ADR: Workflow Scheduling Endpoints
We are often left to address the gaps from architectural principles (which stay at a pretty high and abstract level) to the actual implementation detail. Here is an attempt to bridge that gap by providing a set of Lightweight Architecture Decision Records (LADRs) which are simple to follow and can be implemented in a given team/project by the developers
Decision Title
Workflow Scheduling
Status
-
Proposed -
Trialing -
Under review -
Approved -
Retired
Context & Scope
While building out the External Data Services functionality, we found that Airflow’s scheduling of DAGs has two shortcomings:
- You can only have one schedule per DAG.
- Schedules on DAGs cannot change without modifying the code and re-deploying those DAGs.
Therefore, we need an OSDU service to leverage advanced scheduling capabilities, wrapping Airflow’s DAGs in a cloud provider’s scheduling technology. In the attached swagger doc, the following endpoints have been added to support scheduling:
* Create Workflow Schedule
* Get Workflow Schedules
* Delete Workflow Schedule
* List Workflow Schedules
The schedule will use cron formatting to ensure a common standard is followed.
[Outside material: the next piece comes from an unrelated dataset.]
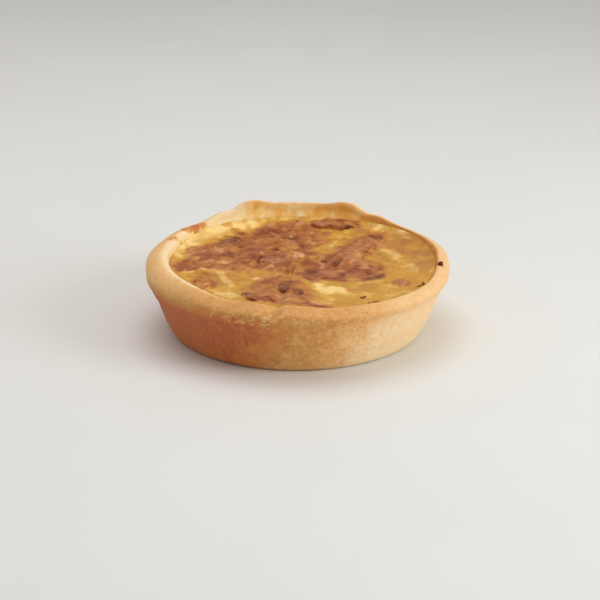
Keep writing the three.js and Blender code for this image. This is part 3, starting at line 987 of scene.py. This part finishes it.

This is a smaller part of the data workflow adr: #69 (closed)
Decision
Adding scheduling capabilities of workflows into ingestion-workflow service
Rationale
- Introduce more robust scheduling functionality on OSDU workflows
- Keep in same workflow service to simplify code by re-using existing workflow code
Consequences
New Endpoints and a new SPI for CSPs. Here's the SPI:
public interface ISchedulerService {
public void createWorkflowSchedule(WorkflowSchedule request);
public GetWorkflowSchedulesResponse getWorkflowSchedules(GetWorkflowSchedulesRequest request);
public ListWorkflowSchedulesResponse getAllWorkflowSchedules();
public void deleteWorkflowSchedule(String scheduleId);
}
And this is what is in a WorkflowSchedule model class:
public class WorkflowSchedule {
@NotNull(message = "Schedule name cannot be missing")
private String name;
@NotNull(message = "Schedule description cannot be missing")
private String description;
@NotNull(message = "Cron schedule cannot be missing")
@Pattern(regexp = "((((\\d+,)+\\d+|(\\d+(\\/|-)\\d+)|\\d+|\\*|\\?) ?){5,7})", message="Invalid cron expression")
private String cronSchedule;
@NotNull(message = "Schedule dag name cannot be empty")
private String dagName;
@NotNull(message = "Schedule input parameters cannot be empty")
Map<String, Object> inputParameters;
}
When to revisit
Tradeoff Analysis - Input to decision
EDS workflows need ability to schedule dag runs based on configuration. The same DAG will be used on multiple different schedules each with differing input. This could exist as a totally separate service however, the code will be cleaner if implemented in ingestion-workflow
Alternatives and implications
Decision criteria and tradeoffs
Decision timeline
Decision ready to be made